Loi immigration : les sanctions pour les entreprises

Que fait l'État ? Face aux accusations d'inaction de la police, le président Ramaphosa promet plus de moyens. Il exhorte également les entreprises à cesser de contourner la loi. Avec la nouvelle réglementation immigration, tout professionnel étranger devra avoir un titre valide pour pouvoir travailler en Afrique du Sud, même s'il est employé par un particulier. Les employeurs qui ne respectent pas la loi seront eux aussi sanctionnés. Le ministère de l'Intérieur a annoncé être en pleine investigation au sein des entreprises, pour arrêter les expatriés illégaux et leurs employeurs.

Quelles conséquences pour l'expatriation ? 

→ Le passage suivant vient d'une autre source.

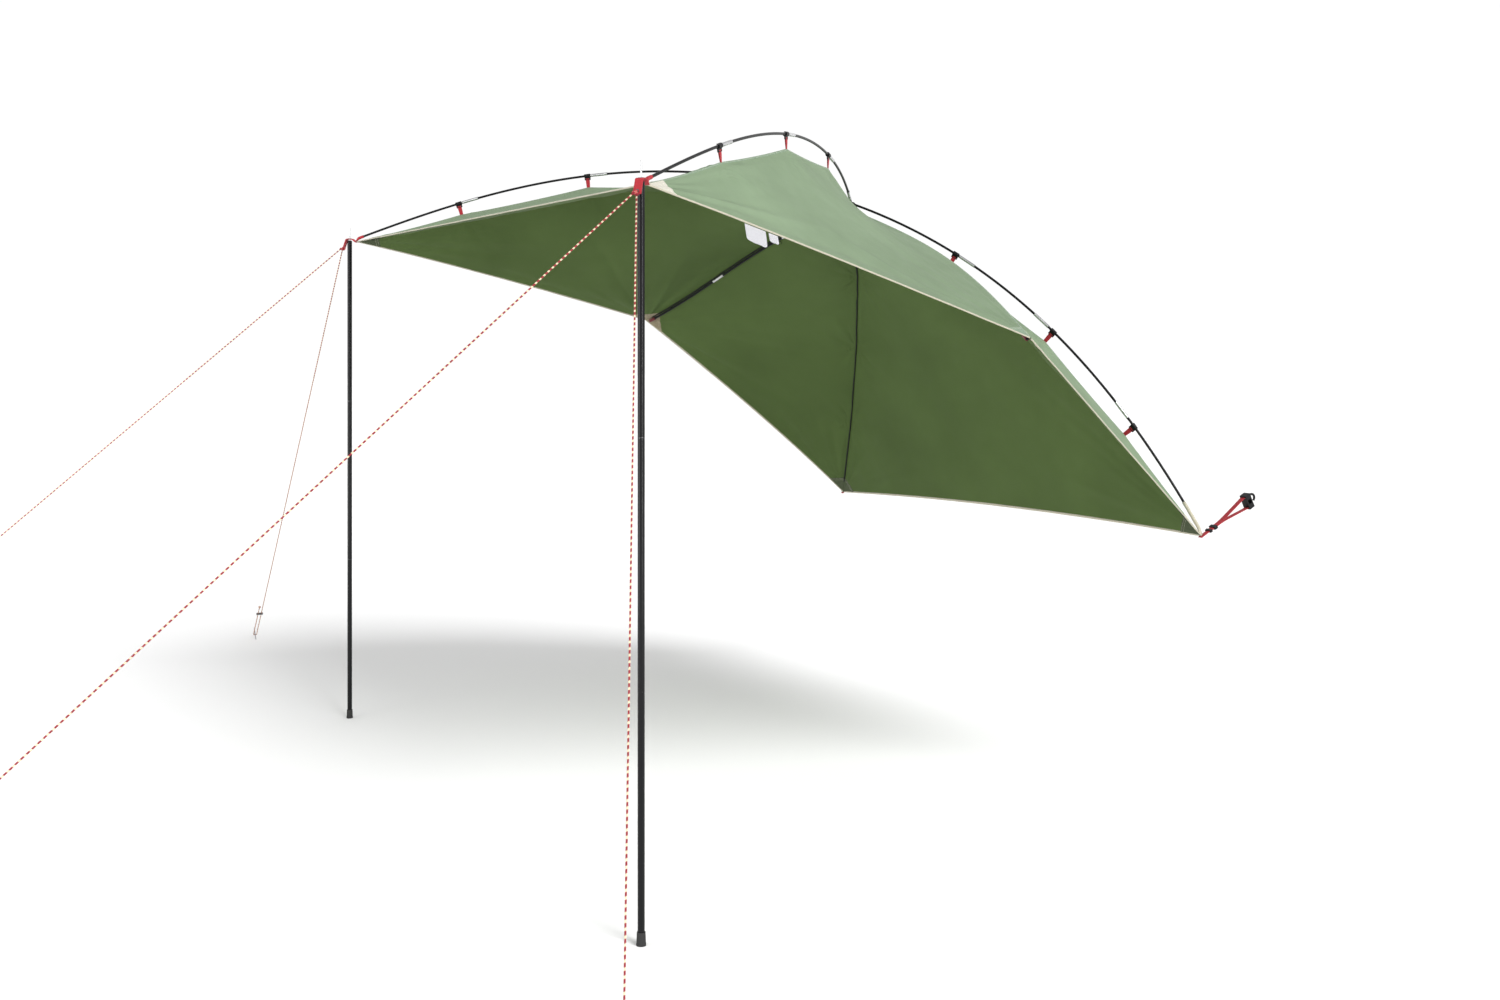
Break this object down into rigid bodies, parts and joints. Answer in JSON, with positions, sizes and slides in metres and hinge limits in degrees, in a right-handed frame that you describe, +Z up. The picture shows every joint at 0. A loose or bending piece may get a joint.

Qui sont les expatriés visés par la loi ? A priori, la loi immigration ne pointe que les expatriés illégaux. Mais certains craignent un système qui sanctionnerait plus facilement les étrangers pauvres. Les organisations internationales redoutent un amalgame. Les « justiciers » semblent déjà s'emparer de la nouvelle réglementation pour continuer leurs actes de barbarie. Les expatriés victimes en appellent à l'État. Ils rappellent que tous ne sont pas en situation irrégulière. Ils demandent une protection de leur statut et une prolongation de leur permis de séjour. Ils demandent le droit de vivre, simplement et dignement. Reste à voir si leur cri sera entendu par Ramaphosa.